What is asked :: Write out the listing exactly as it is given.

Data excerpt ::
★ ★ ★
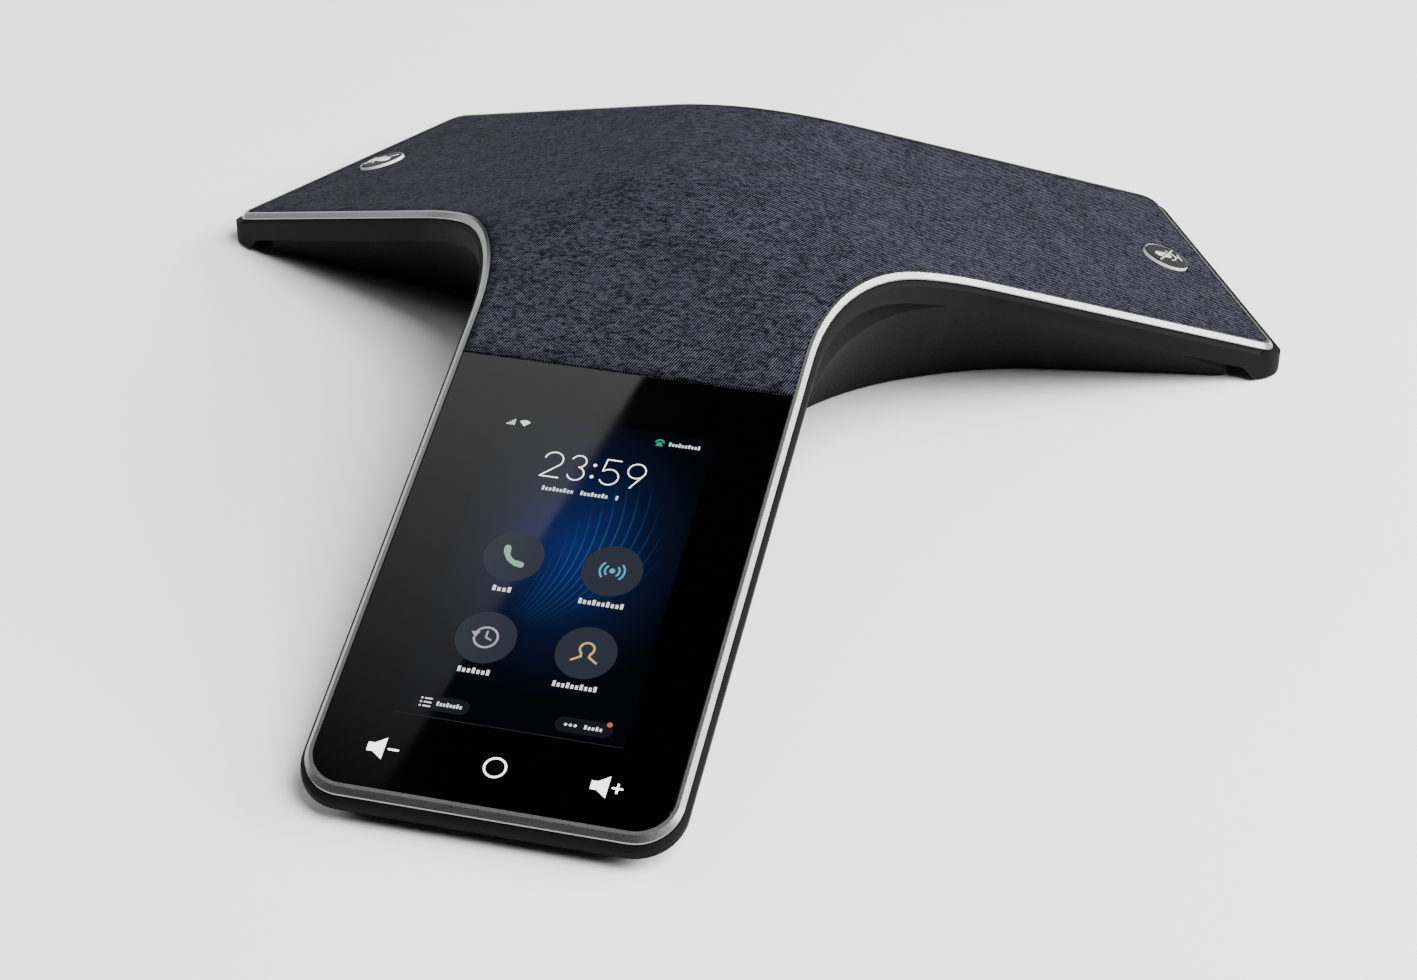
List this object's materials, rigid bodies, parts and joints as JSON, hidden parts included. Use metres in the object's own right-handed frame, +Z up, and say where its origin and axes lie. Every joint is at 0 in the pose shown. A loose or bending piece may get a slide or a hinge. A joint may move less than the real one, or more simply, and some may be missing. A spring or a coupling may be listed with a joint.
{
  "type": "conference ip phone",
  "caption": "Y-shaped tabletop conference phone with a sloping touch display on its front limb, cloth-covered speaker hub and two mute keys.",
  "frame": {"origin": "on the table, under the middle of the bounding box", "axes": "+Z up, the display limb points to -Y, +X to the right as seen by its user"},
  "size_m": [0.351, 0.3618, 0.0745],
  "materials": {
    "rim": "fine blasted",
    "cloth": "woven melange",
    "housing": "fine texture",
    "base": "fine texture",
    "inner_plastic": "moulded",
    "screw_steel": "zinc plated",
    "pad_rubber": "matte",
    "foam": "foam",
    "cover_glass": "polished cover glass",
    "screen": "lit picture",
    "plate_steel": "pressed",
    "circuit_board": "solder mask",
    "flex": "polyimide",
    "key_cap": "satin",
    "key_ring": "polished",
    "switch": "moulded",
    "mic_rubber": "moulded",
    "metal_can": "tinned",
    "magnet": "ferrite",
    "cone_paper": "pressed pulp",
    "coil_copper": "enamelled",
    "socket_plastic": "moulded"
  },
  "bodies": {
    "housing": {"acoustic_cloth": "cloth", "audio_jack": "socket_plastic", "board_connectors": "switch", "board_screws": "screw_steel", "display_board": "circuit_board", "display_bracket": "plate_steel", "display_cable": "flex", "display_gasket": "foam", "display_panel": "screen", "ethernet_contacts": "coil_copper", "ethernet_jack": "socket_plastic", "front_pad": "pad_rubber", "grille_carrier": "inner_plastic", "housing_screws": "screw_steel", "left_antenna": "circuit_board", "left_key_board": "circuit_board", "left_key_ring": "key_ring", "left_key_switch": "switch", "left_mic_board": "circuit_board", "left_mic_boot": "mic_rubber", "left_tip_pad": "pad_rubber", "lower_housing": "base", "magnet_ring": "magnet", "magnet_top_plate": "plate_steel", "magnet_yoke": "plate_steel", "main_board": "circuit_board", "mic_capsules": "metal_can", "port_panel": "base", "processor": "switch", "rear_pad": "pad_rubber", "right_antenna": "circuit_board", "right_key_board": "circuit_board", "right_key_ring": "key_ring", "right_key_switch": "switch", "right_mic_board": "circuit_board", "right_mic_boot": "mic_rubber", "right_tip_pad": "pad_rubber", "shield_can": "metal_can", "speaker_basket": "plate_steel", "speaker_box": "inner_plastic", "speaker_gasket": "foam", "speaker_screws": "screw_steel", "speaker_spider": "cone_paper", "speaker_surround": "mic_rubber", "touch_glass": "cover_glass", "trim_frame": "rim", "upper_housing": "housing", "usb_a_jack": "metal_can", "usb_c_jack": "metal_can"},
    "left_mute_key": {"left_mute_key": "key_cap"},
    "right_mute_key": {"right_mute_key": "key_cap"},
    "speaker_cone": {"speaker_cone": "cone_paper", "dust_cap": "cone_paper", "voice_coil": "coil_copper"}
  },
  "joints": [
    {"name": "left_mute_press", "type": "slide", "parent": "housing", "child": "left_mute_key", "axis": [0.3216, -0.1857, -0.9285], "range_m": [0, 0.0005], "stiffness_N_per_m": 600, "springref_m": -0.0005},
    {"name": "right_mute_press", "type": "slide", "parent": "housing", "child": "right_mute_key", "axis": [-0.3216, -0.1857, -0.9285], "range_m": [0, 0.0005], "stiffness_N_per_m": 600, "springref_m": -0.0005},
    {"name": "speaker_cone_travel", "type": "slide", "parent": "housing", "child": "speaker_cone", "axis": [0, 0, 1], "range_m": [-0.0015, 0.0015], "stiffness_N_per_m": 1500, "deforming": ["speaker_surround", "speaker_spider"]}
  ]
}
★ ★ ★
Task response ::
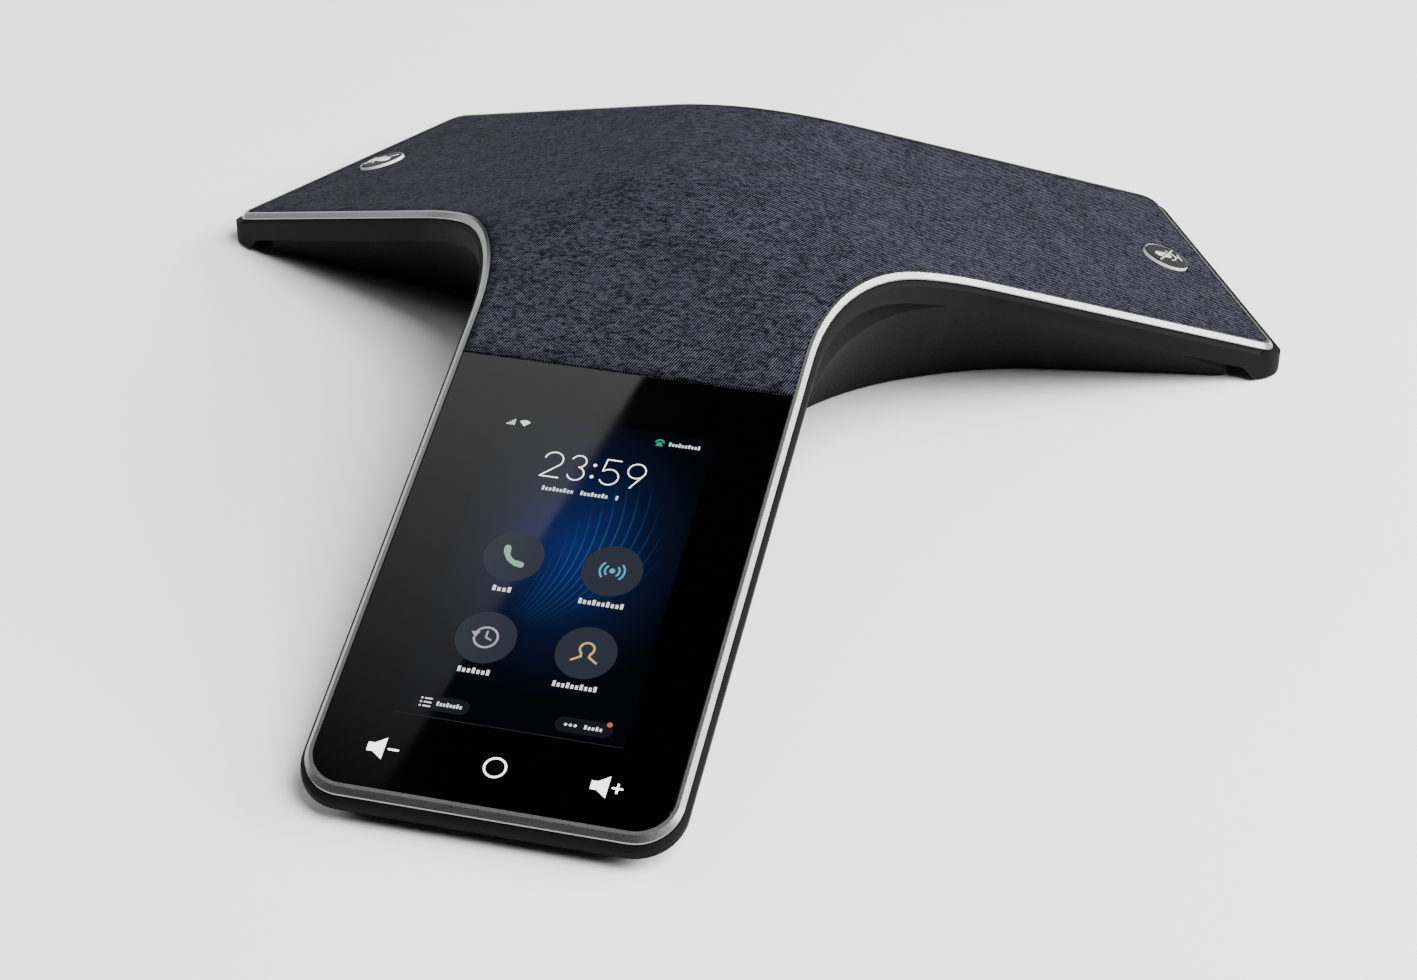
List this object's materials, rigid bodies, parts and joints as JSON, hidden parts included. Use metres in the object's own right-handed frame, +Z up, and say where its origin and axes lie. Every joint is at 0 in the pose shown. A loose or bending piece may get a slide or a hinge. A joint may move less than the real one, or more simply, and some may be missing. A spring or a coupling may be listed with a joint.
{
  "type": "conference ip phone",
  "caption": "Y-shaped tabletop conference phone with a sloping touch display on its front limb, cloth-covered speaker hub and two mute keys.",
  "frame": {"origin": "on the table, under the middle of the bounding box", "axes": "+Z up, the display limb points to -Y, +X to the right as seen by its user"},
  "size_m": [0.351, 0.3618, 0.0745],
  "materials": {
    "rim": "fine blasted",
    "cloth": "woven melange",
    "housing": "fine texture",
    "base": "fine texture",
    "inner_plastic": "moulded",
    "screw_steel": "zinc plated",
    "pad_rubber": "matte",
    "foam": "foam",
    "cover_glass": "polished cover glass",
    "screen": "lit picture",
    "plate_steel": "pressed",
    "circuit_board": "solder mask",
    "flex": "polyimide",
    "key_cap": "satin",
    "key_ring": "polished",
    "switch": "moulded",
    "mic_rubber": "moulded",
    "metal_can": "tinned",
    "magnet": "ferrite",
    "cone_paper": "pressed pulp",
    "coil_copper": "enamelled",
    "socket_plastic": "moulded"
  },
  "bodies": {
    "housing": {"acoustic_cloth": "cloth", "audio_jack": "socket_plastic", "board_connectors": "switch", "board_screws": "screw_steel", "display_board": "circuit_board", "display_bracket": "plate_steel", "display_cable": "flex", "display_gasket": "foam", "display_panel": "screen", "ethernet_contacts": "coil_copper", "ethernet_jack": "socket_plastic", "front_pad": "pad_rubber", "grille_carrier": "inner_plastic", "housing_screws": "screw_steel", "left_antenna": "circuit_board", "left_key_board": "circuit_board", "left_key_ring": "key_ring", "left_key_switch": "switch", "left_mic_board": "circuit_board", "left_mic_boot": "mic_rubber", "left_tip_pad": "pad_rubber", "lower_housing": "base", "magnet_ring": "magnet", "magnet_top_plate": "plate_steel", "magnet_yoke": "plate_steel", "main_board": "circuit_board", "mic_capsules": "metal_can", "port_panel": "base", "processor": "switch", "rear_pad": "pad_rubber", "right_antenna": "circuit_board", "right_key_board": "circuit_board", "right_key_ring": "key_ring", "right_key_switch": "switch", "right_mic_board": "circuit_board", "right_mic_boot": "mic_rubber", "right_tip_pad": "pad_rubber", "shield_can": "metal_can", "speaker_basket": "plate_steel", "speaker_box": "inner_plastic", "speaker_gasket": "foam", "speaker_screws": "screw_steel", "speaker_spider": "cone_paper", "speaker_surround": "mic_rubber", "touch_glass": "cover_glass", "trim_frame": "rim", "upper_housing": "housing", "usb_a_jack": "metal_can", "usb_c_jack": "metal_can"},
    "left_mute_key": {"left_mute_key": "key_cap"},
    "right_mute_key": {"right_mute_key": "key_cap"},
    "speaker_cone": {"speaker_cone": "cone_paper", "dust_cap": "cone_paper", "voice_coil": "coil_copper"}
  },
  "joints": [
    {"name": "left_mute_press", "type": "slide", "parent": "housing", "child": "left_mute_key", "axis": [0.3216, -0.1857, -0.9285], "range_m": [0, 0.0005], "stiffness_N_per_m": 600, "springref_m": -0.0005},
    {"name": "right_mute_press", "type": "slide", "parent": "housing", "child": "right_mute_key", "axis": [-0.3216, -0.1857, -0.9285], "range_m": [0, 0.0005], "stiffness_N_per_m": 600, "springref_m": -0.0005},
    {"name": "speaker_cone_travel", "type": "slide", "parent": "housing", "child": "speaker_cone", "axis": [0, 0, 1], "range_m": [-0.0015, 0.0015], "stiffness_N_per_m": 1500, "deforming": ["speaker_surround", "speaker_spider"]}
  ]
}